Teresa Pina diz que "sobre a moratória em vigor, que é temporária, a Amnistia Internacional pronunciou-se assim que ela foi conhecida, em fevereiro passado, e, na altura, questionou a motivação subjacente a essa moratória."
E a diretora questiona a intenção real que inspiraria essa moratória: "Seria para garantir a adesão à CPLP - porque era, justamente, um dos assuntos que estava, na altura, em discussão - ou haveria e há, de facto, um compromisso sério, fundado, de abolir a pena de morte?"
Dúvidas
Ponciano Nvó, um advogado da Guiné Equatorial, que está em Portugal a convite da Amnistia Internacional para falar de Direitos Humanos no seu país, participou em julgamentos de crimes de corrupção e de opositores políticos.
O advogado também levanta sérias dúvidas sobre a moratória, principalmente por apenas ter sido adotada uma resolução e não uma nova lei: "A Guiné Equatorial apresentou-se perante a comunidade, para ter acesso à mesma, mediante uma resolução que convoca uma moratória da pena de morte, e isto não pode convencer nenhuma pessoa que tenha o mínimo de cultura jurídica."
Teresa Pina considera que não cabe à sua organização pronunciar-se sobre a adesão, mas enumera algumas das preocupaçoes que existem a nível de Direitos Humanos na Guiné Equatorial, para além da pena de morte: "Eu diria que há um historial sério de execuções extra-judiciais, há também casos identificados de desaparecimentos forçados, a questão da tortura, que, não obstante estar previsto no ordenamento jurídico da Guiné Equatorial, é identificada como uma prática sistemática em estabelecimentos prisionais."
Em declarações à agência Lusa, a investigadora portuguesa Ana Lúcia Sá critica a CPLP por não ter sido suficientemente clara relativamente às razões para a aceitação do país: "poderiam ser mais claros quanto aos motivos que levaram à adesão à CPLP, em vez de falarem da língua, da pena de morte e dos Direitos Humanos, dizerem o que interessa para esta adesão e dizer em que é que a CPLP está a transformar-se, num clube de negócios."
A adesão ainda choca
Também a eurodeputada portuguesa Ana Gomes se mostrou chocada com a entrada do país na CPLP.

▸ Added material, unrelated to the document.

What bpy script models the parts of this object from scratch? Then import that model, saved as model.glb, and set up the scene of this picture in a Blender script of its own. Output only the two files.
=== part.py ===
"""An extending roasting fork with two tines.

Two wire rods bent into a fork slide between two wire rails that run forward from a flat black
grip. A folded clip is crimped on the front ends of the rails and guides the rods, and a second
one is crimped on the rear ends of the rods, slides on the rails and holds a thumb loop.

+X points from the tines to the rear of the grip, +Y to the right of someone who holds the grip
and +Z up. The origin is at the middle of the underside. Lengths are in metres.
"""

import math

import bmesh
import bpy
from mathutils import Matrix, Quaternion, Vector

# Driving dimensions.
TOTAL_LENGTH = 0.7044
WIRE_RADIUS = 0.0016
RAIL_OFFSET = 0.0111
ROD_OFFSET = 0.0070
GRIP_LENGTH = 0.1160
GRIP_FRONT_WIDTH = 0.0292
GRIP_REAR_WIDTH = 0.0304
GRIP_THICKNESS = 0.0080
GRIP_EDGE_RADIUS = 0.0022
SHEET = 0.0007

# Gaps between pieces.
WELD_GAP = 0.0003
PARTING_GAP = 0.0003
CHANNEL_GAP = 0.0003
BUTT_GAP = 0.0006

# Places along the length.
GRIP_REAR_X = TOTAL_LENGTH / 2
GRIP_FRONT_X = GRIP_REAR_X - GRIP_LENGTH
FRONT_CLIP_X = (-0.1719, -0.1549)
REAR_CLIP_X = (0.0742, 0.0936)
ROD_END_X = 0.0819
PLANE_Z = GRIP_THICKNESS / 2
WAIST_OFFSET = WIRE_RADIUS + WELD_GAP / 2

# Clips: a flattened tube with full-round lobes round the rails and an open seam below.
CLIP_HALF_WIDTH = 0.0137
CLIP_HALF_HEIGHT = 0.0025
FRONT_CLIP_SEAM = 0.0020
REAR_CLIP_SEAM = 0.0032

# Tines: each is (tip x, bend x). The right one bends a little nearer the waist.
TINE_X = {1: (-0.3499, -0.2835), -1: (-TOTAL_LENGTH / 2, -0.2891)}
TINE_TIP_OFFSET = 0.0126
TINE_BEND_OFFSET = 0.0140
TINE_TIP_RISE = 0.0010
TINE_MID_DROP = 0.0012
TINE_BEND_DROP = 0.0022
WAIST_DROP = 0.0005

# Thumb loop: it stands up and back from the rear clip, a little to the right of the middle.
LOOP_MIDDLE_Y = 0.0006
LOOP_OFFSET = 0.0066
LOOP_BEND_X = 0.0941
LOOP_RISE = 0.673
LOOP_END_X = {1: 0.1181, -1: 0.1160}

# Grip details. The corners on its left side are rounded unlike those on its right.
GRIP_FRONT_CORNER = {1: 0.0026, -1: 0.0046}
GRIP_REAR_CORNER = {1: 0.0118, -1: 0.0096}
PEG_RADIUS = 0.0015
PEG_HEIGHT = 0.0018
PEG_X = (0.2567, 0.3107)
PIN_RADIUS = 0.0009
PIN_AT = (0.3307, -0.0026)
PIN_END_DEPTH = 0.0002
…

Em declarações à agência Lusa, a socialista critica a aceitação da antiga colónia espanhola pelas falhas democráticas: "Tudo se encaminhava nesse sentido, mas choca-me na mesma. Acho que é uma desvalorização, um atentado à própria imagem ou potencial da CPLP, porque, no fundo, está a branquear um regime ditatorial e um regime que é criminoso, que tem processos nos Estados Unidos e em França por criminalidade económica e financeira".

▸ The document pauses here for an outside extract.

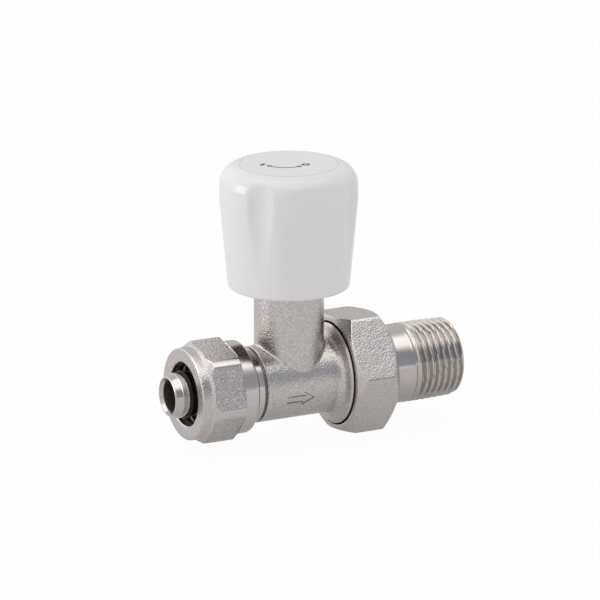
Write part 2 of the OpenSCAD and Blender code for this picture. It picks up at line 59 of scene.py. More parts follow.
class Graph:
    """Adds shader nodes to one material or world."""

    def __init__(self, tree):
        self.tree = tree

    def put(self, socket, value):
        """Links a socket to another one, or sets its value."""
        if isinstance(value, bpy.types.NodeSocket):
            self.tree.links.new(value, socket)
        else:
            socket.default_value = value

    def add(self, kind, settings=None, **inputs):
        """A node. Its inputs are given by name, with _ for a space, or by number as i0, i1 and so on."""
        node = self.tree.nodes.new("ShaderNode" + kind)
        for key, value in (settings or {}).items():
            setattr(node, key, value)
        for key, value in inputs.items():
            which = int(key[1:]) if key[1:].isdigit() else key.replace("_", " ")
            self.put(node.inputs[which], value)
        return node

    def math(self, op, a, b=0.0):
        return self.add("Math", {"operation": op}, i0=a, i1=b).outputs[0]

    def millimetres(self):
        """Place on the object, in the frame's axes and in millimetres."""
        coords = self.add("TexCoord").outputs["Object"]
        return self.add("VectorMath", {"operation": "SCALE"}, i0=coords, Scale=1 / MM).outputs[0]

    def noise(self, where, scale, detail=2.0, rough=0.5):
        node = self.add("TexNoise", Vector=where, Scale=scale, Detail=detail, Roughness=rough)
        return node.outputs["Fac"]

    def ramp(self, fac, low, high, a=0.0, b=1.0):
        """A smooth change from a, where fac is low, to b, where it is high."""
        node = self.add("MapRange", {"clamp": True, "interpolation_type": "SMOOTHSTEP"})
        for i, value in enumerate((fac, low, high, a, b)):
            self.put(node.inputs[i], value)
        return node.outputs[0]

    def mix(self, fac, a, b):
        """Colour a where fac is 0 and b where it is 1."""
        fac_input, first_input, second_input, colour_output = 0, 6, 7, 2
        node = self.add("Mix", {"data_type": "RGBA"})
        for i, value in ((fac_input, fac), (first_input, a), (second_input, b)):
            self.put(node.inputs[i], value)
        return node.outputs[colour_output]

    def blend(self, fac, a, b):
        """Value a where fac is 0 and b where it is 1."""
        return self.math("ADD", a, self.math("MULTIPLY", fac, self.math("SUBTRACT", b, a)))

    def bump(self, height, distance, normal=None):
        node = self.add("Bump", Height=height, Distance=distance, Strength=1.0)
        if normal is not None:
            self.put(node.inputs["Normal"], normal)
        return node.outputs[0]

    def surface(self, shader):
        out = self.add("OutputMaterial")
        self.put(out.inputs[0], shader)


def new_material(name):
    mat = bpy.data.materials.new(name)
    mat.use_nodes = True
    mat.node_tree.nodes.clear()
    return mat, Graph(mat.node_tree)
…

A eurodeputada socialista chamou a atenção para a necessidade de agora aumentar o escrutínio sobre o país, dando o exemplo do controlo que pode ser feito a nível financeiro sobre investimentos.
Também Teresa Pina considera que é necessário exercer pressão sobre o regime para que os Direitos Humanos sejam respeitados, e que a CPLP pode ser um fórum para o fazer.
Mudanças na Guiné Equatorial?
Ponciano Nvó tem algumas dúvidas acerca da capacidade da CPLP provocar mudanças no país, mas pensa que é possível. E ele questiona: "Se durante 46 anos não se conseguiu atingir este objetivo, duvido muito que a comunidade o consiga."
Nvó prefere esperar para ver: "Mas tenho também a esperança de que, depois de tantos obstáculos que foram colocados ao país - primeiro tendo sido observador, e agora, finalmente, tendo sido admitido como membro de pleno direito - que a comunidade faça o seu trabalho para que o comportamento que vem a ser exigido à Guiné Equatorial há muito tempo, relativamente às violações de Direitos Humanos, possa ter sucesso".
A Guiné Equatorial é uma antiga colónia espanhola, onde o castelhano é a língua oficial. Independente desde 1968, é governado desde 1979 por Teodoro Obiang Nguema Mbasogo. O país é o terceiro maior produtor de petróleo na África subsaariana, depois da Nigéria e de Angola. O Português é agora o terceiro idioma oficial do país, depois do espanhol e do francês.
Durante a cimeira de Díli, foram também admitidos novos observadores associados: a Geórgia, a Turquia, a Namíbia e o Japão.